I am open to the guidance of synchronicity, and do not
let expectations hinder my path.
Dalai Lama

Over the years, many people I work with have observed something of which I was not consciously aware, because I don’t watch myself work! It’s been called ‘mirroring’, ‘resonance’ or ‘synchronicity’, or even ‘entrainment’, which I’m told is the tendency of objects or beings, moving in a similar pattern and tempo, with similar energy, to align with each other.

This ‘law of entrainment’ was first recognised by Dutch scientist Christian Huygens more than 350 years ago when he set up some pendulum clocks of different sizes, started one at a time, only to come back a day later and find the pendulums had synchronised their swinging to that of the largest clock.

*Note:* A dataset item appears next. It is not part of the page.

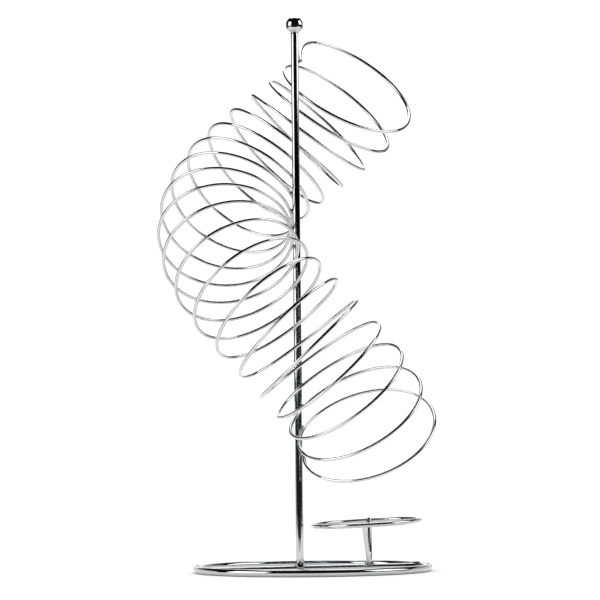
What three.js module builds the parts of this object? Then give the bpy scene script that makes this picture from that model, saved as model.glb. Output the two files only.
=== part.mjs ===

In daily life, it is thought this concept can be explained in terms of our human circadian rhythms being ‘entrained’ to the earth relative to the sun (why we experience jet lag) and appears to be part of the animal world’s highly attuned biofeedback mechanism. In short, we all have an energy field that affects everything with which we come into contact. In the case of animals, this mechanism remains unclouded by negative perceptions or expectations and is clearly highly attuned to the environment and those around them. We humans are susceptible to the clouding of this sense by the distractions of the focus and beliefs that we hold.

We become what we choose to focus on. When our focus and beliefs are negative – like a focus on our horse’s previous problems, our own fears, uncertainties, anger or frustration – we send the wrong energy or signals to our horse. Sadly, my experience has been that most of the time the cause of the problems in a horse-human relationship is the human.